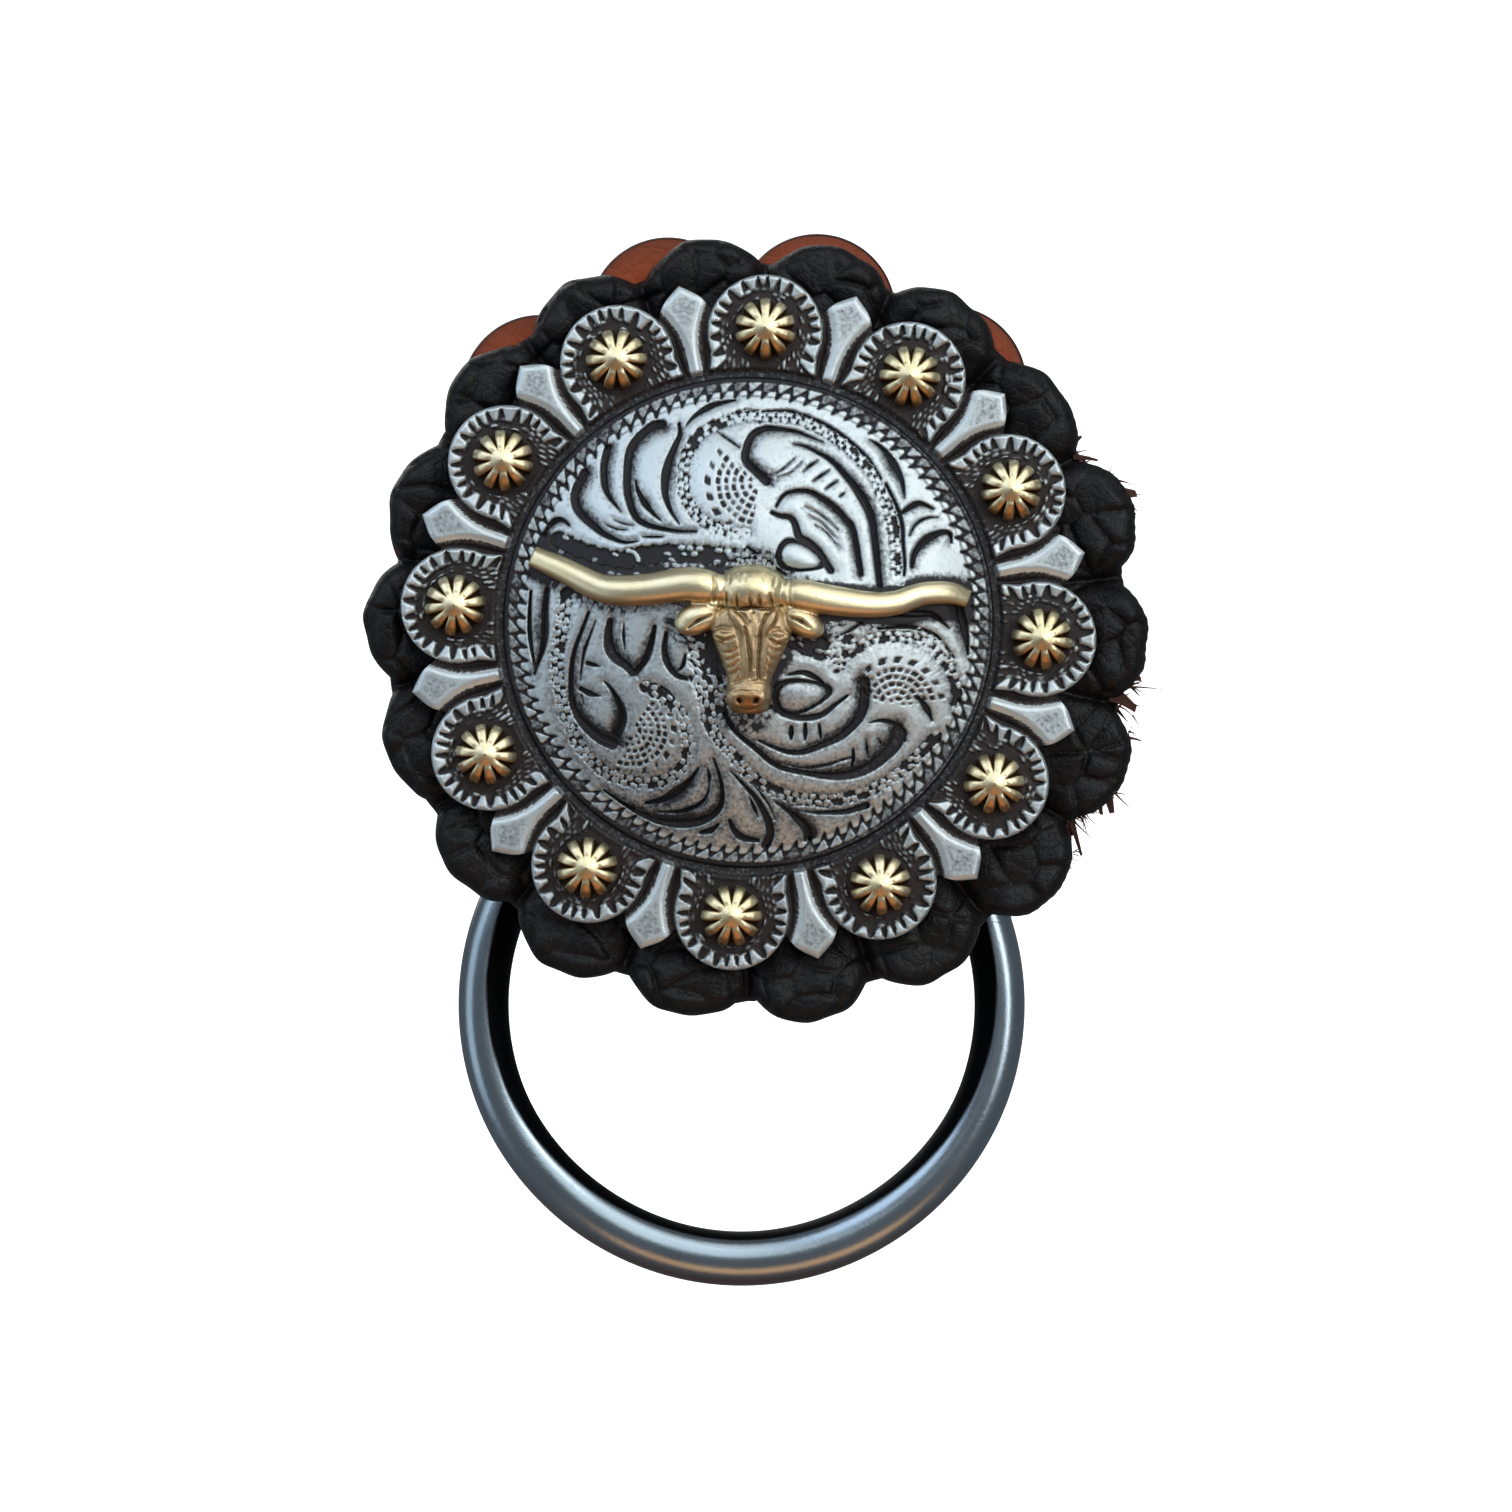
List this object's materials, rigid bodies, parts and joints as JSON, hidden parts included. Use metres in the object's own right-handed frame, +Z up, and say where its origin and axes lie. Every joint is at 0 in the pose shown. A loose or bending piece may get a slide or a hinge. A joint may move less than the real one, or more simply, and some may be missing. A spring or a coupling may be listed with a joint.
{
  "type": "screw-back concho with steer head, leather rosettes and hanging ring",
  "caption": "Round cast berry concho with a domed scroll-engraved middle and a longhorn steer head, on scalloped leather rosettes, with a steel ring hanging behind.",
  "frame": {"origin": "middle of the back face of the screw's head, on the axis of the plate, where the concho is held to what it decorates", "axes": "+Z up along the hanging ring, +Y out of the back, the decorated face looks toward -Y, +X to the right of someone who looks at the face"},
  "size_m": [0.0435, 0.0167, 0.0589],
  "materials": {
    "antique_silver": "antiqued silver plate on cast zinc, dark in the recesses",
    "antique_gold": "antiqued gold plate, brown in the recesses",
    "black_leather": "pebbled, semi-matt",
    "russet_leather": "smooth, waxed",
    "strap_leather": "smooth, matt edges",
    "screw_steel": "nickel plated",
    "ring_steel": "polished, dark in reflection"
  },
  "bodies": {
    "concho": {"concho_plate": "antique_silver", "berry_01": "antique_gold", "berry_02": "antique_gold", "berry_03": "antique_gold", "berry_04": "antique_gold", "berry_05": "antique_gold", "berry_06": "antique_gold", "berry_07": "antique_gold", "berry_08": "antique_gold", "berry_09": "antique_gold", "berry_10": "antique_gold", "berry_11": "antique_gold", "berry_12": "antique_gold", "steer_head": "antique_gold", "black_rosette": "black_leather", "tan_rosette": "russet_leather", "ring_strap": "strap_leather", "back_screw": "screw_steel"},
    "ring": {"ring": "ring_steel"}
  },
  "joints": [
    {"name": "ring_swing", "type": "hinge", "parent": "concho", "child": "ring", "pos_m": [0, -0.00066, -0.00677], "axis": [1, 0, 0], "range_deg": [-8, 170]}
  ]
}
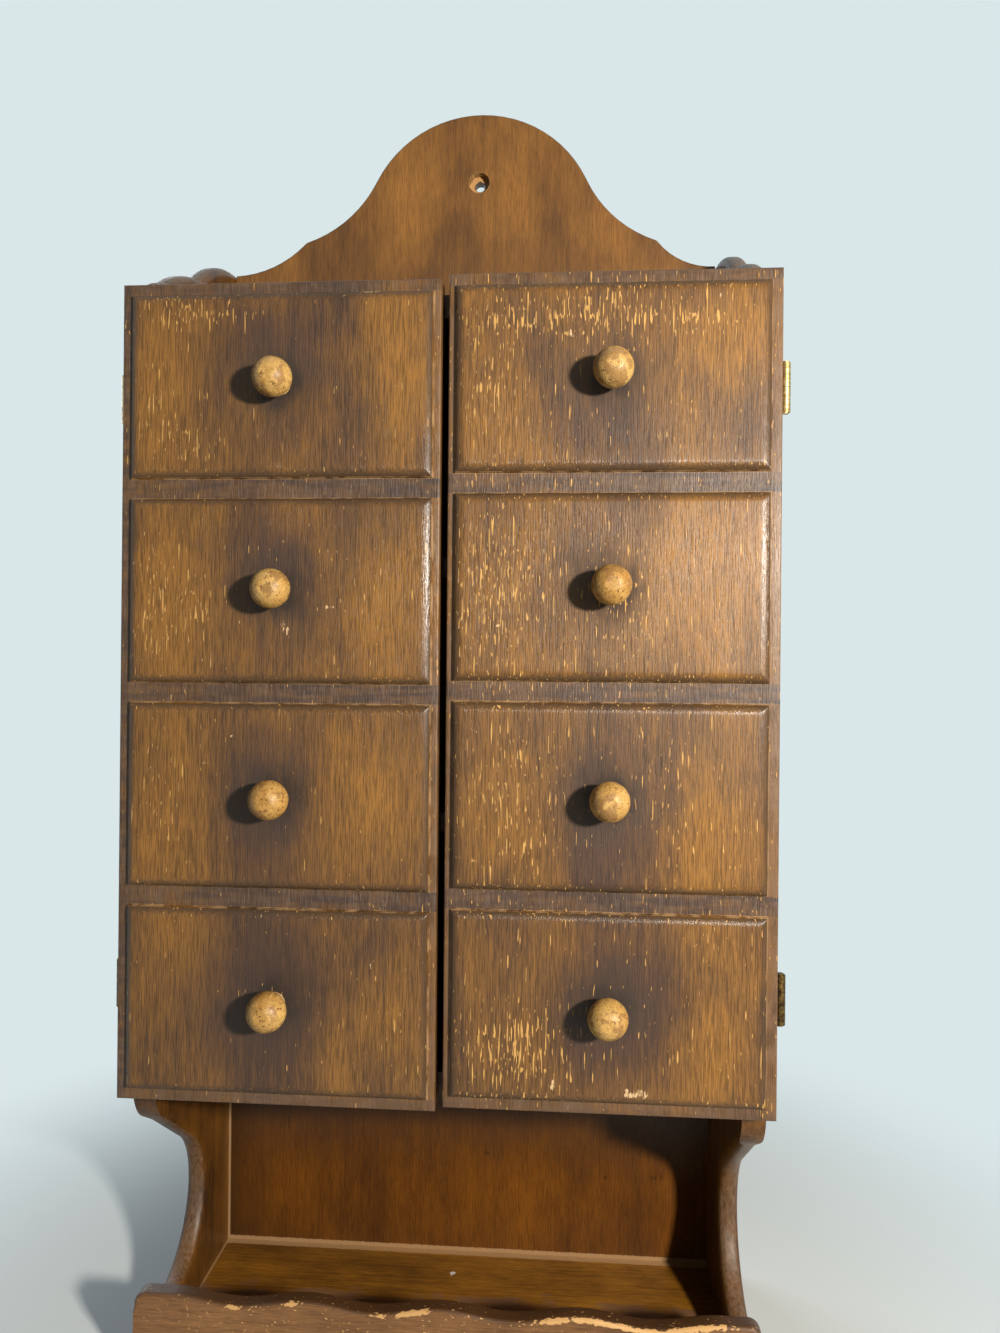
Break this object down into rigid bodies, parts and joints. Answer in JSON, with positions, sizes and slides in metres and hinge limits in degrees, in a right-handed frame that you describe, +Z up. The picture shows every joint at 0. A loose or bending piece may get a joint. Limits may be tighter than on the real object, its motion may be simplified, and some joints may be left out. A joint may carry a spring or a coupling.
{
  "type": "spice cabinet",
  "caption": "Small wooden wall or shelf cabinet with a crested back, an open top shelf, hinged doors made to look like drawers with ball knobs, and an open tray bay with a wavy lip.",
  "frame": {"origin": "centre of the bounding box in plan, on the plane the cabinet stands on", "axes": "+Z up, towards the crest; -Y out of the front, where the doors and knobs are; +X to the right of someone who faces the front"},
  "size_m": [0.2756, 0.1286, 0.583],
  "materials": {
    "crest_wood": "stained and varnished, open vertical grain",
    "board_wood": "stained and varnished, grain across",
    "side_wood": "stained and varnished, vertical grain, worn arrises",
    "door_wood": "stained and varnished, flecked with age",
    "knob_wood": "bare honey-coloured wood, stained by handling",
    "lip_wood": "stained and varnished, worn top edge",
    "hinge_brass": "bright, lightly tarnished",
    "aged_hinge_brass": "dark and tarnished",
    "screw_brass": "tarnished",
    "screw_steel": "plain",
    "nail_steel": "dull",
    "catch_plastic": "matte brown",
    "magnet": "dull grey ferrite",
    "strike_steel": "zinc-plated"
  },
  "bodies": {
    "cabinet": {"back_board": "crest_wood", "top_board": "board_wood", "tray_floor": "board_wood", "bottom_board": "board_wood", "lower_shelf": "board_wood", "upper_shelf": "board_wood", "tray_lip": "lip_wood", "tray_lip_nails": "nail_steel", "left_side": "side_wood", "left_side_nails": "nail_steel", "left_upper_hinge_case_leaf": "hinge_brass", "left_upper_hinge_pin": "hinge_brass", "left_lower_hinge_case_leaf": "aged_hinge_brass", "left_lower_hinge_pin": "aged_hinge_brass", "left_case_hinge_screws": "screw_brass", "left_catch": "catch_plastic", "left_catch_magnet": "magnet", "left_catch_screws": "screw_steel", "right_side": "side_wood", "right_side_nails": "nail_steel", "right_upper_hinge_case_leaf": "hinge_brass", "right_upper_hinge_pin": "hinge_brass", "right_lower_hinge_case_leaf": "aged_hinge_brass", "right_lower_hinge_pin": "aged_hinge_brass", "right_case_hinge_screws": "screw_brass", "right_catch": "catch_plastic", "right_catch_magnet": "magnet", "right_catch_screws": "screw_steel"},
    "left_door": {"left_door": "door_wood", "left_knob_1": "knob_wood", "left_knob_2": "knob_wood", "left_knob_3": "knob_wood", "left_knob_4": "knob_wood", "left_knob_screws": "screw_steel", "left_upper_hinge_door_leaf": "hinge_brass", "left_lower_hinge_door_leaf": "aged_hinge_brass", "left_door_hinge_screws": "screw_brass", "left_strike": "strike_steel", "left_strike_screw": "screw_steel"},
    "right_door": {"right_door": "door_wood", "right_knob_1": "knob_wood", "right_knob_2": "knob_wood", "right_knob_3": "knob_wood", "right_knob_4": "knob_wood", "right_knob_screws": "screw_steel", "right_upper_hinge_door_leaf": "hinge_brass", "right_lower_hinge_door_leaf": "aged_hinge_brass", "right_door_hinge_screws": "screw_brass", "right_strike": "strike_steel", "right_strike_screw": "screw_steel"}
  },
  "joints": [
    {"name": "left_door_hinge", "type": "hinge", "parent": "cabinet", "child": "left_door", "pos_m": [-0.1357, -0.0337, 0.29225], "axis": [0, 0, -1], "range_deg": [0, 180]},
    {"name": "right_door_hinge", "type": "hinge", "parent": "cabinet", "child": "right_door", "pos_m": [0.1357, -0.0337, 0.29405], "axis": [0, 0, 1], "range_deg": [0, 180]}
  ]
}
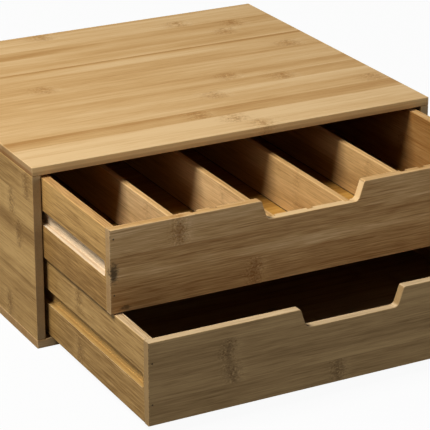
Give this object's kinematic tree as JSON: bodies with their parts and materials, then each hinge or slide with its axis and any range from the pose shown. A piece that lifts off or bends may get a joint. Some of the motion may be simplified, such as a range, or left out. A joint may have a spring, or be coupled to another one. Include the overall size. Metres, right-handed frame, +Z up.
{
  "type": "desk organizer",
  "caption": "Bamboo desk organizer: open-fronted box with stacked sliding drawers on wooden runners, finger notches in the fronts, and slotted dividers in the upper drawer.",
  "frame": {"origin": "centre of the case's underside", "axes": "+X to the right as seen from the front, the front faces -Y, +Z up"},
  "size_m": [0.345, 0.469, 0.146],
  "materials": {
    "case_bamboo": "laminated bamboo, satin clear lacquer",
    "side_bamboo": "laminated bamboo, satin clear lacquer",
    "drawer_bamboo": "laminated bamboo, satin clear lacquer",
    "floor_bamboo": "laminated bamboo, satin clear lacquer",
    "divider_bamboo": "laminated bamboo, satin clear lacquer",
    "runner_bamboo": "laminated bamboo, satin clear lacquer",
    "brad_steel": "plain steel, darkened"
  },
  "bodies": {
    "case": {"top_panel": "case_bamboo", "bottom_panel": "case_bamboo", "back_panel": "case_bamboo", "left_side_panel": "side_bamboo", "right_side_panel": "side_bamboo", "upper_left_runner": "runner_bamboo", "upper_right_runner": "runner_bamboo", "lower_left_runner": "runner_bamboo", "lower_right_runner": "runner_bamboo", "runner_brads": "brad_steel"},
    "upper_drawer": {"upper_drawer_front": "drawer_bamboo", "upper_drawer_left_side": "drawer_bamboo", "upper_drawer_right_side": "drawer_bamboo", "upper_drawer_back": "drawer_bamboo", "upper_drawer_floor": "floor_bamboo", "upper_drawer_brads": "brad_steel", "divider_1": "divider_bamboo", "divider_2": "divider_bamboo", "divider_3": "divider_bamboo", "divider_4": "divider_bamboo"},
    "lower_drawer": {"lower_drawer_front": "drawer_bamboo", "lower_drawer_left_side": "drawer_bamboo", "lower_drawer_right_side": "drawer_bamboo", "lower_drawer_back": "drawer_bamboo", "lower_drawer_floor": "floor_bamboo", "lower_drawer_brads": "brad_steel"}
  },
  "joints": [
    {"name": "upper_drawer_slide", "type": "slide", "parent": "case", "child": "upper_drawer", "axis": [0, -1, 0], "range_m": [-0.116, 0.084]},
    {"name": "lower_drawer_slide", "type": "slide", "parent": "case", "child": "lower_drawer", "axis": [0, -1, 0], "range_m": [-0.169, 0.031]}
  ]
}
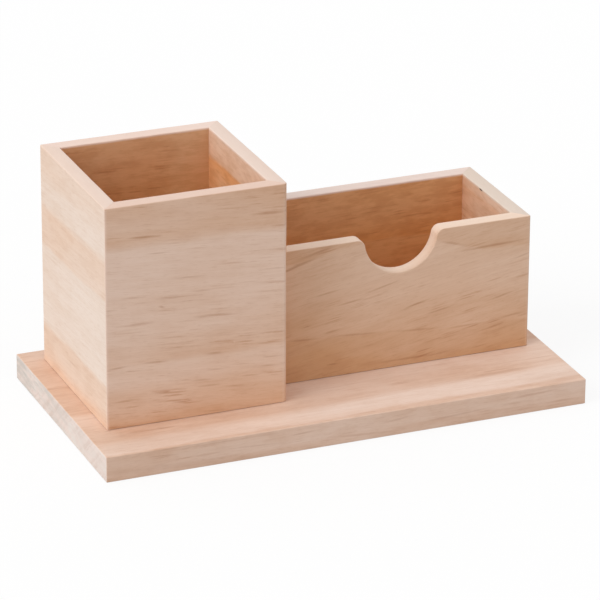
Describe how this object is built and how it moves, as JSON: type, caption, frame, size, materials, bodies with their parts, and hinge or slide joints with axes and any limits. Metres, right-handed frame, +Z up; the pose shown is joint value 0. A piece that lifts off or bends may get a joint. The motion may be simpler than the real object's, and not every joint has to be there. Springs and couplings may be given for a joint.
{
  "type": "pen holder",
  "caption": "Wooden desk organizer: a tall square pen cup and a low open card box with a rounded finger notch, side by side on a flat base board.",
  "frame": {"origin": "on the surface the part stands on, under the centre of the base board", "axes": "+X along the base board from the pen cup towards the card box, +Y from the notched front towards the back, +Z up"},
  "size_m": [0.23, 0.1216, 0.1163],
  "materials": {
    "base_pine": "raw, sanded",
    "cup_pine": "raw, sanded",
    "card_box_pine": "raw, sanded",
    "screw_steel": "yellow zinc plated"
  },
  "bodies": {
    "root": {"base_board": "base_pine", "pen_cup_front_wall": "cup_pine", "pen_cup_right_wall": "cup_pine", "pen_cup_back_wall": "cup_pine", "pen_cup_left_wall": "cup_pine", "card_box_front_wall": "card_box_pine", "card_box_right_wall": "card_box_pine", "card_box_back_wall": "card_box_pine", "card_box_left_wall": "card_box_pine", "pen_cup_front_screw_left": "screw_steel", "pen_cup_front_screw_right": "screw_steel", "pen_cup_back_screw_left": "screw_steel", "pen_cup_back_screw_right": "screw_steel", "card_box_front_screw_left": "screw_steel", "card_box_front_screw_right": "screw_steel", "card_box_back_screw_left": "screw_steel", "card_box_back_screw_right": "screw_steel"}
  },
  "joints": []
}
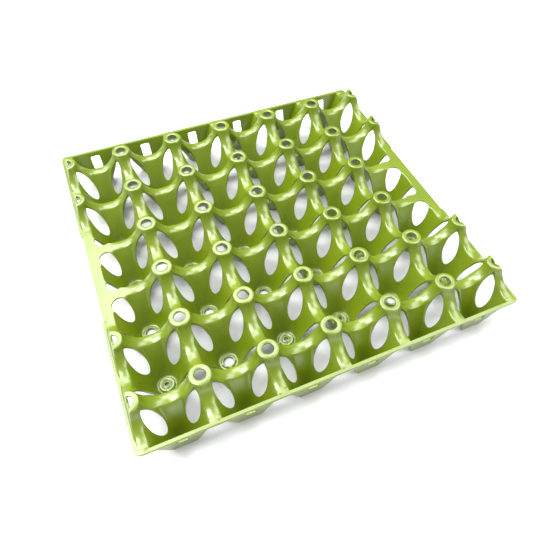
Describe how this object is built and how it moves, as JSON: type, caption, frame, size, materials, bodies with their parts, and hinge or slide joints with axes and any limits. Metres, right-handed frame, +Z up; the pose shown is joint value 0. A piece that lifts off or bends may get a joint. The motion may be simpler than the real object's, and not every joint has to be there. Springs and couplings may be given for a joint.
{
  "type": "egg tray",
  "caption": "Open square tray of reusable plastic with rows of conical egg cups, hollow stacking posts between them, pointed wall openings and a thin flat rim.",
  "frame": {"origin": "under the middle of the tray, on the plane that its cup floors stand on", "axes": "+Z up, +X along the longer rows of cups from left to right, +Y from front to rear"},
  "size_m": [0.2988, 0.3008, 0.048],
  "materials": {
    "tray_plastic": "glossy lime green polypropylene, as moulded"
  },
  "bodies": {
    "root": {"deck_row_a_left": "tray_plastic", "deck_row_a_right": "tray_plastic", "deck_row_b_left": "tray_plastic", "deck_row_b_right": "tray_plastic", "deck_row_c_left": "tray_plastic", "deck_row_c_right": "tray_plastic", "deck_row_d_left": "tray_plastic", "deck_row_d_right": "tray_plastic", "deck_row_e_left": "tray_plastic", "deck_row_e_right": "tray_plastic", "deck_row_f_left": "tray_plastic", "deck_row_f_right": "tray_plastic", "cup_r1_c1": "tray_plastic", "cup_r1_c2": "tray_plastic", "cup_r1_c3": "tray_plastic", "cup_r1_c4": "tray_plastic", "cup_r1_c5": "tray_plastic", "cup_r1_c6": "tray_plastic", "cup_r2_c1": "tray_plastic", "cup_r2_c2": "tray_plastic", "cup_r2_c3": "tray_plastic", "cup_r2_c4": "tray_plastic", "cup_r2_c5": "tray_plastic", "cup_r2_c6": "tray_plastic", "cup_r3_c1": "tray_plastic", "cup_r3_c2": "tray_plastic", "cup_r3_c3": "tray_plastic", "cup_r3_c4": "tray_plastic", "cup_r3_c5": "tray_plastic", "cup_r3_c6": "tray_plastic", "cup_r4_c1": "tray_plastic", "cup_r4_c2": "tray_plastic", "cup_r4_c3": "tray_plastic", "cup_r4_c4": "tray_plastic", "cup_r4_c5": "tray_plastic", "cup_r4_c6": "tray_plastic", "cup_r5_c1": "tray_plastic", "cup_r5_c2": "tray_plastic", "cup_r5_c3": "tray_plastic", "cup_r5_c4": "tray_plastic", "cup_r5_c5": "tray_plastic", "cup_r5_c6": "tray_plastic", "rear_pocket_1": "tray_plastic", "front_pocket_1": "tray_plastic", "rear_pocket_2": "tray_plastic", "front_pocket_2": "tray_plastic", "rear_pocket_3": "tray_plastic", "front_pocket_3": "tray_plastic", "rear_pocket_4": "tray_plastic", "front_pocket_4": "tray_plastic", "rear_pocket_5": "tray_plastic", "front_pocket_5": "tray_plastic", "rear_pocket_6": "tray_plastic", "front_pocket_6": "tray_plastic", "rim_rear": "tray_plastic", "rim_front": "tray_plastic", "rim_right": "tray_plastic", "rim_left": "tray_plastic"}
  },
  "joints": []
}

++++++++

• **Goal**
Where a line holds "loose", copy it out.

• **Exercise result**
List this object's materials, rigid bodies, parts and joints as JSON, hidden parts included. Use metres in the object's own right-handed frame, +Z up, and say where its origin and axes lie. Every joint is at 0 in the pose shown. A loose or bending piece may get a slide or a hinge. A joint may move less than the real one, or more simply, and some may be missing. A spring or a coupling may be listed with a joint.
Break this object down into rigid bodies, parts and joints. Answer in JSON, with positions, sizes and slides in metres and hinge limits in degrees, in a right-handed frame that you describe, +Z up. The picture shows every joint at 0. A loose or bending piece may get a joint. Limits may be tighter than on the real object, its motion may be simplified, and some joints may be left out. A joint may carry a spring or a coupling.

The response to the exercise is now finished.